Problem description: Where the string "scene" occurs in the material below, report the whole line.

==========

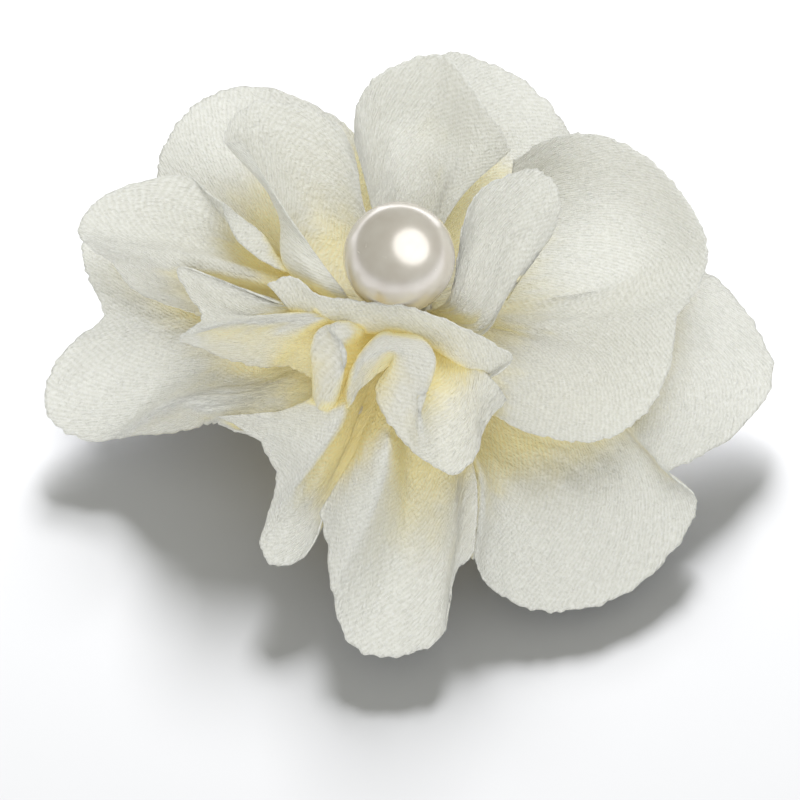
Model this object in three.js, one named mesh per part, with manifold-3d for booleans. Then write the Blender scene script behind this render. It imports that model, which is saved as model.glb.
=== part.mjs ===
// A fabric flower on a sprung hair clip, as the scene graph of its separate pieces.
// Millimetres, +Z up. The clip lies along X with its flat underside on z = 0, the flower's
// stem is the Z axis, and the clip's hinge turns about Y.
import * as THREE from "three";
import { mergeVertices } from "three/addons/utils/BufferGeometryUtils.js";
import Module from "manifold-3d";

const wasm = await Module();
wasm.setup();

// ---- driving dimensions ----
const PEARL_DIAMETER = 12;
const PEARL_HEIGHT = 20.4; // of its centre, above the underside of the clip
const STEM_RADIUS = 0.3;
const DRILL_RADIUS = 0.6;
const DRILL_DEPTH = 5;

const CLIP_TIP_X = 20;
const CLIP_TAIL_X = -26;
const ARM_WIDTH = 8;
const SHEET = 0.8; // thickness of the pressed steel
const CLIP_HEIGHT = 7; // from the underside of the jaw to the top of the arm
const HINGE_X = -12;
const HINGE_Z = CLIP_HEIGHT / 2;
const PIN_RADIUS = 0.75;
const PIN_HOLE_RADIUS = 1.05;
const RIVET_RADIUS = 1.3;
const EAR_RADIUS = 2.3;
const EAR_THICKNESS = 0.6;
const EAR_GAP = 0.35; // between the arm's ears and the jaw's
const NOSE_LENGTH = 3; // the bent part of each arm, at its tip
const TEETH = 2; // rows of teeth across each nose
const TOOTH_PITCH = 0.45;
const TOOTH_DEPTH = 0.25;

const SPRING_WIRE = 0.6;
const SPRING_RADIUS = 1.5; // to the middle of the wire
const SPRING_TURNS = 3; // whole turns, before the ends run on to their legs
const SPRING_PITCH = 0.9;
const SPRING_LEG = 8;

const GLUE_THICKNESS = 0.6;
const FELT_RADIUS = 13;
const FELT_THICKNESS = 1;
const BASE_RADIUS = 8;
const BASE_THICKNESS = 0.6;

const PETAL_THICKNESS = 0.7;
const GATHER_RADIUS = 4; // where the petals' gathered edges begin
const THREAD_BUNDLE = 0.5; // half the thickness of the wound thread that draws a ring of petals in

const FELT_Z = CLIP_HEIGHT + GLUE_THICKNESS;
const BASE_Z = FELT_Z + FELT_THICKNESS;
const PETALS_Z = BASE_Z + BASE_THICKNESS;

// ---- materials ----
const standard = (color, roughness, metalness) =>
  new THREE.MeshStandardMaterial({ color, roughness, metalness });
const nickel = standard(0xc9c7c2, 0.25, 1);
const springSteel = standard(0xb4b4b6, 0.3, 1);
const crepe = standard(0xece9dc, 0.75, 0);
const felt = standard(0xf2efe6, 0.95, 0);
const buckram = standard(0xf4f1e8, 0.85, 0);
const glue = standard(0xefe6c8, 0.4, 0);
const thread = standard(0xeae6d6, 0.7, 0);
const pearlCoat = standard(0xe9e2dc, 0.2, 0);

const clip = new THREE.Group();
const group = new THREE.Group();
group.add(clip);

function place(parent, name, geometry, material) {
  const mesh = new THREE.Mesh(geometry, material);
  mesh.name = name;
  parent.add(mesh);
  return mesh;
}

// ---- solids that are cut or joined ----
function solidOf(geometry) {
  const bare = geometry.clone();
  bare.deleteAttribute("normal");
  bare.deleteAttribute("uv");
  const merged = mergeVertices(bare, 1e-4);
  const mesh = new wasm.Mesh({
    numProp: 3,
    vertProperties: merged.attributes.position.array,
    triVerts: new Uint32Array(merged.index.array),
  });
  return new wasm.Manifold(mesh);
}

function geometryOf(solid) {
  const mesh = solid.getMesh();
  const geometry = new THREE.BufferGeometry();
  geometry.setAttribute("position", new THREE.BufferAttribute(mesh.vertProperties, 3));
  geometry.setIndex(new THREE.BufferAttribute(mesh.triVerts, 1));
  return geometry;
}

// A shape drawn in X and Z, given a width along Y from y to y + width.
function extrudeAcross(shape, y, width, curveSegments = 10) {
  const geometry = new THREE.ExtrudeGeometry(shape, {
    depth: width,
    bevelEnabled: false,
    curveSegments,
  });
  geometry.rotateX(Math.PI / 2);
  geometry.translate(0, y + width, 0);
  return geometry;
}

// A cylinder along Y, centred on the hinge line.
function crossPin(radius, y, length, sides = 20) {
  const geometry = new THREE.CylinderGeometry(radius, radius, length, sides);
  geometry.translate(HINGE_X, y + length / 2, HINGE_Z);
  return geometry;
}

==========

Task result:
Model this object in three.js, one named mesh per part, with manifold-3d for booleans. Then write the Blender scene script behind this render. It imports that model, which is saved as model.glb.
// A fabric flower on a sprung hair clip, as the scene graph of its separate pieces.